After the completion of the course, those taking education loans get a moratorium of six months to a year, before they start repaying. In the case of an engineering course, students get four years (the course duration), along with an additional year, to start repaying. The repayment has to start a year after the course is over, even if the student doesn’t manage to secure a job. Once the repayment starts, the borrower can avail of benefits under Section 80-E of the Income-Tax Act.
Under section 80(e) of the Indian income tax act, a person can exempt the amount paid against the interest of the education loan – either for self or for his/her spouse or children – for eight years from the years, he starts to repay the loan or for the duration the loan is in effect, whichever is more.

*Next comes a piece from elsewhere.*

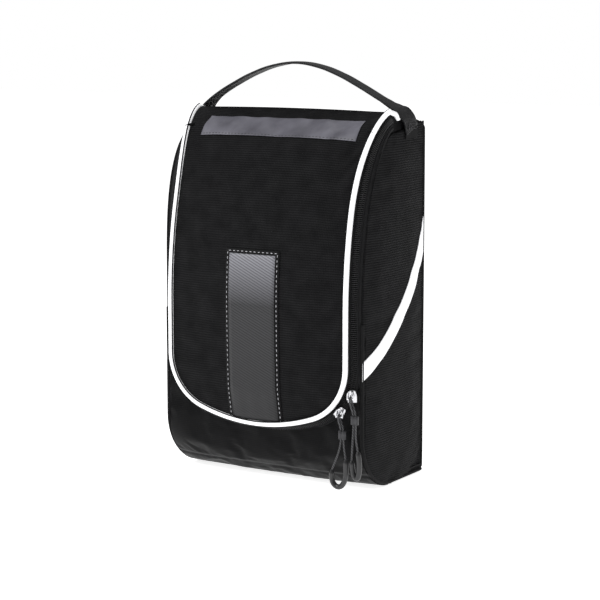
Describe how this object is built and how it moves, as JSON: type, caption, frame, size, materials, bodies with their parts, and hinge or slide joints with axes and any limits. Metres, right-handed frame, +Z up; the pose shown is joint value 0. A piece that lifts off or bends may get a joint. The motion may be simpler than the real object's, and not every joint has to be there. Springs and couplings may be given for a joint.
{
  "type": "golf shoe bag",
  "caption": "Upright padded bag for a pair of golf shoes, with a U-shaped zipped front flap, white piping, a side stripe, a top carry handle and two corded zipper pulls.",
  "frame": {"origin": "middle of the bag's footprint, on the surface it stands on, where the base face meets the floor", "axes": "+Z up, -Y towards the flap side, +X to the right seen from the front"},
  "size_m": [0.2077, 0.1222, 0.3593],
  "materials": {
    "shell_fabric": "woven polyester, fine horizontal rib",
    "lining_fabric": "plain woven nylon lining",
    "black_binding": "woven cord-filled piping",
    "white_piping": "smooth PVC-covered cord piping",
    "white_stripe": "coated white fabric band",
    "zip_tape": "woven zipper tape",
    "zip_coil": "moulded nylon coil",
    "label_satin": "satin coated patch",
    "trim_satin": "satin twill strip",
    "board": "polyethylene stiffener board",
    "foam": "closed-cell foam sheet",
    "webbing": "woven nylon webbing",
    "slider_metal": "bright nickel plated zinc",
    "pull_cord": "braided cord",
    "ferrule_plastic": "moulded sleeve, satin",
    "grip_rubber": "soft moulded tube, slightly glossy"
  },
  "bodies": {
    "bag": {"base_panel": "shell_fabric", "base_board": "board", "base_lining": "lining_fabric", "back_panel": "shell_fabric", "back_board": "board", "back_lining": "lining_fabric", "front_lower_panel": "shell_fabric", "front_lower_lining": "lining_fabric", "top_rear_panel": "shell_fabric", "zip_tape_body": "zip_tape", "zip_coil_body": "zip_coil", "side_panel_left": "shell_fabric", "side_lining_left": "lining_fabric", "side_stripe_left": "white_stripe", "side_piping_left": "black_binding", "shoulder_left": "shell_fabric", "handle_tab_left": "webbing", "side_panel_right": "shell_fabric", "side_lining_right": "lining_fabric", "side_stripe_right": "white_stripe", "side_piping_right": "black_binding", "shoulder_right": "shell_fabric", "handle_tab_right": "webbing"},
    "flap": {"flap_panel": "shell_fabric", "flap_foam": "foam", "flap_lining": "lining_fabric", "flap_piping": "white_piping", "zip_tape_flap": "zip_tape", "zip_coil_flap": "zip_coil", "label_patch": "label_satin", "trim_backing": "black_binding", "trim_strip": "trim_satin"},
    "handle": {"handle_strap": "webbing"},
    "slider_up": {"slider_upper": "slider_metal"},
    "slider_low": {"slider_lower": "slider_metal"},
    "pull_up": {"upper_pull_cord": "pull_cord", "upper_pull_ferrule": "ferrule_plastic", "upper_pull_grip": "grip_rubber"},
    "pull_low": {"lower_pull_cord": "pull_cord", "lower_pull_ferrule": "ferrule_plastic", "lower_pull_grip": "grip_rubber"}
  },
  "joints": [
    {"name": "flap_hinge", "type": "hinge", "parent": "bag", "child": "flap", "pos_m": [0, -0.002, 0.31823], "axis": [-1, 0, 0], "range_deg": [0, 90]},
    {"name": "handle_swing", "type": "hinge", "parent": "bag", "child": "handle", "pos_m": [0, 0.03, 0.308], "axis": [-1, 0, 0], "range_deg": [0, 95]},
    {"name": "upper_slider_travel", "type": "slide", "parent": "bag", "child": "slider_up", "axis": [0.0256, 0, 0.9997], "range_m": [0, 0.09]},
    {"name": "lower_slider_travel", "type": "hinge", "parent": "bag", "child": "slider_low", "pos_m": [0.0405, -0.057, 0.10792], "axis": [0, 1, 0], "range_deg": [0, 7]},
    {"name": "upper_pull_swing", "type": "hinge", "parent": "slider_up", "child": "pull_up", "pos_m": [0.0949, -0.0607, 0.0855], "axis": [-1, 0, 0], "range_deg": [0, 100]},
    {"name": "lower_pull_swing", "type": "hinge", "parent": "slider_low", "child": "pull_low", "pos_m": [0.08391, -0.06014, 0.06951], "axis": [-1, 0, 0], "range_deg": [0, 100]}
  ]
}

About 90 per cent of students availing education loan are from engineering streams. The high incidence of failure in examinations, such as that in engineering courses, also creates a large number of overdue loans. In the recent years the students claim that they are unable to repay it due to unemployment. A senior executive director of a public sector bank said there has been not much job creation in recent years and that students are unable to service loans due to delays in finding employment. In many cases, salaries are not sufficient to ensure repayments.

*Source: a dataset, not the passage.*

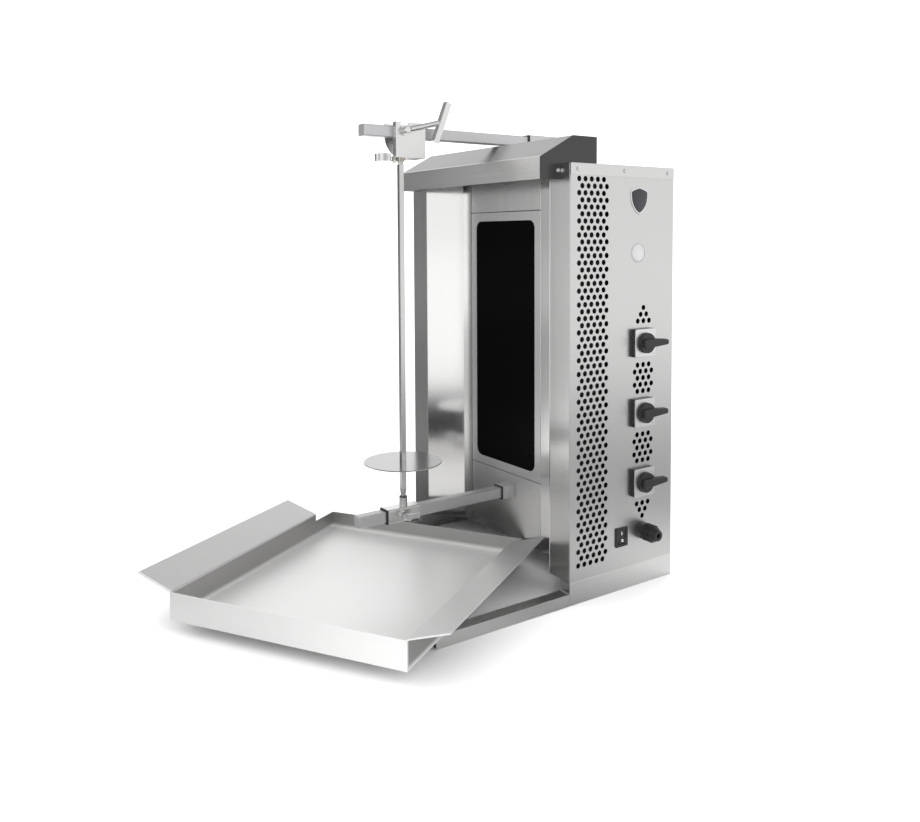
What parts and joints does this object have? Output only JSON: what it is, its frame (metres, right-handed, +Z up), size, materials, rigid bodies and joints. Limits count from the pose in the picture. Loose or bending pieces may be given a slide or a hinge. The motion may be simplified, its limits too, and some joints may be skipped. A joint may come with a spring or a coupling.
{
  "type": "upright electric kebab grill",
  "caption": "Upright open electric grill: recessed glass heater, perforated steel cabinet, sliding arms holding a vertical turning spit with disc, three switch knobs, loose drip tray.",
  "frame": {"origin": "middle of the underside of the rear base crossbar, on the surface the grill stands on", "axes": "+Z up; -Y is the heated side that faces the cook; +X is the side with the switches"},
  "size_m": [0.7673, 0.9622, 0.9612],
  "materials": {
    "brushed_steel_sheet": "satin brushed",
    "bright_steel_sheet": "bright annealed",
    "steel_tube": "satin",
    "steel_fastener": "plated",
    "bush_brass": "turned",
    "black_glass": "polished black glass-ceramic",
    "heater_pan_steel": "aluminised",
    "heater_alloy": "oxidised resistance alloy",
    "mineral_fibre": "pressed fibre board",
    "switch_plate_metal": "satin anodised",
    "black_plastic": "moulded",
    "terminal_ceramic": "moulded"
  },
  "bodies": {
    "cabinet": {"plinth_left": "brushed_steel_sheet", "plinth_right": "brushed_steel_sheet", "rail_left": "brushed_steel_sheet", "rail_right": "brushed_steel_sheet", "rear_crossbar": "brushed_steel_sheet", "bottom_plate": "brushed_steel_sheet", "side_panel_left": "brushed_steel_sheet", "side_panel_right": "brushed_steel_sheet", "rear_panel": "brushed_steel_sheet", "top_cover": "brushed_steel_sheet", "column_left": "brushed_steel_sheet", "column_right": "brushed_steel_sheet", "upper_fascia": "brushed_steel_sheet", "window_frame": "brushed_steel_sheet", "lower_fascia": "brushed_steel_sheet", "hood": "brushed_steel_sheet", "reflector_left": "bright_steel_sheet", "reflector_right": "bright_steel_sheet", "upper_arm": "steel_tube", "lower_arm": "steel_tube", "upper_socket": "steel_tube", "lower_socket": "steel_tube", "arm_end_caps": "steel_tube", "cover_screws": "steel_fastener", "hood_rivets": "steel_fastener", "glass_panel": "black_glass", "heater_tray_upper": "heater_pan_steel", "heater_tray_middle": "heater_pan_steel", "heater_tray_lower": "heater_pan_steel", "heater_carrier": "heater_pan_steel", "heater_coil_upper": "heater_alloy", "heater_coil_middle": "heater_alloy", "heater_coil_lower": "heater_alloy", "heater_insulation": "mineral_fibre", "switch_plates": "switch_plate_metal", "rail_end_caps": "black_plastic", "socket_liners": "black_plastic", "switch_bodies": "black_plastic", "rocker_housing": "black_plastic", "cable_gland": "black_plastic", "gland_nut": "black_plastic", "terminal_block": "terminal_ceramic"},
    "lower_carriage": {"lower_sleeve": "steel_tube", "spit_cup": "steel_tube"},
    "upper_carriage": {"upper_bracket": "steel_tube", "top_bush": "bush_brass", "latch_rivet": "steel_fastener"},
    "spit_shaft": {"spit": "steel_tube"},
    "disc": {"meat_disc": "bright_steel_sheet", "disc_hub": "steel_tube", "disc_screw": "steel_fastener"},
    "clamp": {"clamp_screw": "steel_fastener", "clamp_lever": "steel_tube"},
    "latch": {"spit_latch": "steel_tube"},
    "wing": {"wing_screw": "steel_fastener"},
    "knob_upper": {"knob_upper": "black_plastic"},
    "knob_middle": {"knob_middle": "black_plastic"},
    "knob_lower": {"knob_lower": "black_plastic"},
    "rocker": {"rocker": "black_plastic"},
    "tray": {"tray": "brushed_steel_sheet"}
  },
  "joints": [
    {"name": "lower_carriage_slide", "type": "slide", "parent": "cabinet", "child": "lower_carriage", "axis": [0, 1, 0], "range_m": [-0.05, 0.075]},
    {"name": "upper_carriage_slide", "type": "slide", "parent": "cabinet", "child": "upper_carriage", "axis": [0, 1, 0], "range_m": [-0.05, 0.075]},
    {"name": "spit_turn", "type": "hinge", "parent": "lower_carriage", "child": "spit_shaft", "pos_m": [0, -0.4595, 0.3], "axis": [0, 0, 1], "continuous": true},
    {"name": "disc_height", "type": "slide", "parent": "spit_shaft", "child": "disc", "axis": [0, 0, 1], "range_m": [-0.03, 0.3]},
    {"name": "clamp_turn", "type": "hinge", "parent": "upper_carriage", "child": "clamp", "pos_m": [0.02, -0.463, 0.9007], "axis": [1, 0, 0], "range_deg": [0, 75]},
    {"name": "latch_swing", "type": "hinge", "parent": "upper_carriage", "child": "latch", "pos_m": [0, -0.474, 0.8422], "axis": [0, 0, 1], "range_deg": [-18, 18]},
    {"name": "wing_screw_turn", "type": "hinge", "parent": "lower_carriage", "child": "wing", "pos_m": [0.02, -0.469, 0.145], "axis": [1, 0, 0], "range_deg": [0, 270]},
    {"name": "knob_upper_turn", "type": "hinge", "parent": "cabinet", "child": "knob_upper", "pos_m": [0.29, -0.075, 0.4855], "axis": [1, 0, 0], "range_deg": [-90, 90]},
    {"name": "knob_middle_turn", "type": "hinge", "parent": "cabinet", "child": "knob_middle", "pos_m": [0.29, -0.075, 0.3475], "axis": [1, 0, 0], "range_deg": [-90, 90]},
    {"name": "knob_lower_turn", "type": "hinge", "parent": "cabinet", "child": "knob_lower", "pos_m": [0.29, -0.075, 0.209], "axis": [1, 0, 0], "range_deg": [-90, 90]},
    {"name": "rocker_tilt", "type": "hinge", "parent": "cabinet", "child": "rocker", "pos_m": [0.272, -0.128, 0.106], "axis": [0, 1, 0], "range_deg": [0, 14]},
    {"name": "tray_pull", "type": "slide", "parent": "cabinet", "child": "tray", "axis": [0.5284, -0.849, 0], "range_m": [0, 0.35]}
  ],
  "couplings": [
    {"joint": "upper_carriage_slide", "follows": "lower_carriage_slide", "ratio": 1}
  ]
}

Contrary to the above, Education loans by some people are viewed increasingly as a financial assistance, which need not be repaid. There are borrowers who simply do not pay, in spite of getting lucrative jobs. A student who completed his B.E. about seven years ago obtained a mere Rs. 40,000 as education loan. He is working in Bangalore and is drawing a monthly salary which is more than the total loan amount. But he is refusing to repay it, laments manager of a nationalised bank .
The percentage of default is found to be higher in loans without security and guarantor. Banks often face problems in tracking the beneficiaries after the course. The experience shows that the repayment is better among students from middle class families, as they fear what the society would think of them, if their non repayment came to light. But persons from poor families are least bothered about such issues. Persons from financially well-off families are influential, making it difficult to get the loan repaid.

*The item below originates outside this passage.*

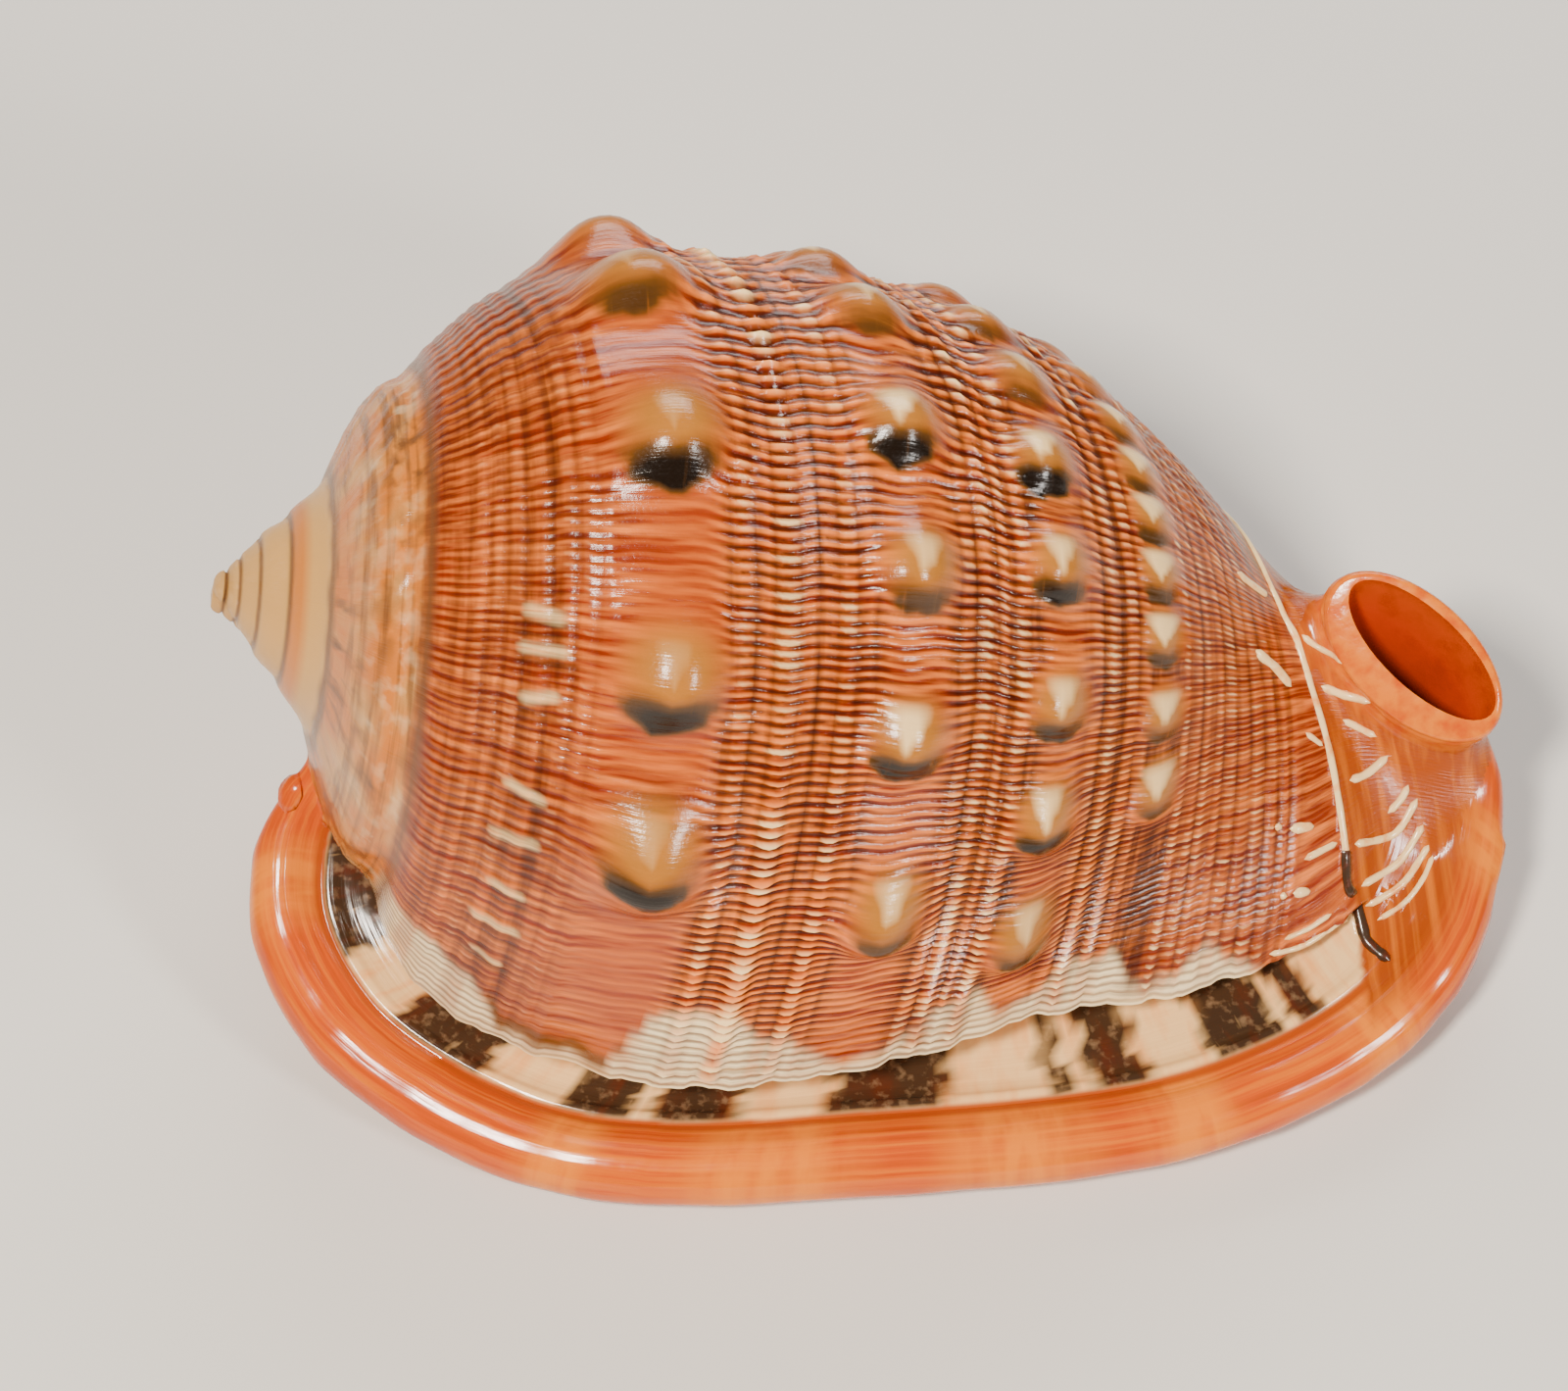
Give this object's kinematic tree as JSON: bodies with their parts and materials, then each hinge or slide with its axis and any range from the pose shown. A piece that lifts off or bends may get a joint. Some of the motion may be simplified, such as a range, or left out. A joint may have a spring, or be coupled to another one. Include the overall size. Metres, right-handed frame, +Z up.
{
  "type": "helmet shell",
  "caption": "Large knobbed helmet shell with a rolled outer lip, toothed slot and recurved canal, lying aperture down",
  "frame": {"origin": "on the table under the middle of the shell's bounding box", "axes": "+X from the apex of the spire toward the canal, -Y toward the outer lip, +Z up from the table"},
  "size_m": [0.1406, 0.0978, 0.0784],
  "materials": {
    "shell": "glossy natural shell"
  },
  "bodies": {
    "root": {"shell": "shell"}
  },
  "joints": []
}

Of late poor repayment of education loans, has been a source of major concern for banks. It is learnt that education loans to the tune of about Rs. 6500 crore have turned into Non Performing Assets (NPA) in government and private sector banks. Data shows, as on February 2018, total education loan outstanding stood at Rs 70500 Crore, against Rs 72000 Crore in February 2017, a fall of 2 per cent. and NPAs in education loan of public sector banks as on March, 2017 was Rs 5191 Crore, which comes to 7.67 per cent of the outstanding education loan. Experts say that corrective measures need to be taken by the government to control the situation. Despite inviting the defaulters for one time settlements with attractive waivers in the loan, repayment of education loan is poor.
At present with nearly 9% of education loans being declared as non-performing assets (NPAs), public sector banks in India are now faced with the challenge of understanding the reasons for the defaults and taking corrective measures. The total outstanding portfolio under education loan had fallen by 2.2% as of June 2019 year-on-year basis. Education loans disbursed under priority sector norms fared worse. The decline in study loans has been consistent for the last two years. It fell by 1.4% in June 2018 compared to the previous year in overall portfolio, while under priority sector segment the drop was 1.9%.
Officials in nationalised banks said that they continue sanctioning education loans and are increasing education loan disbursement every year, despite the poor repayment by defaulters, to ensure that deserving students are not affected.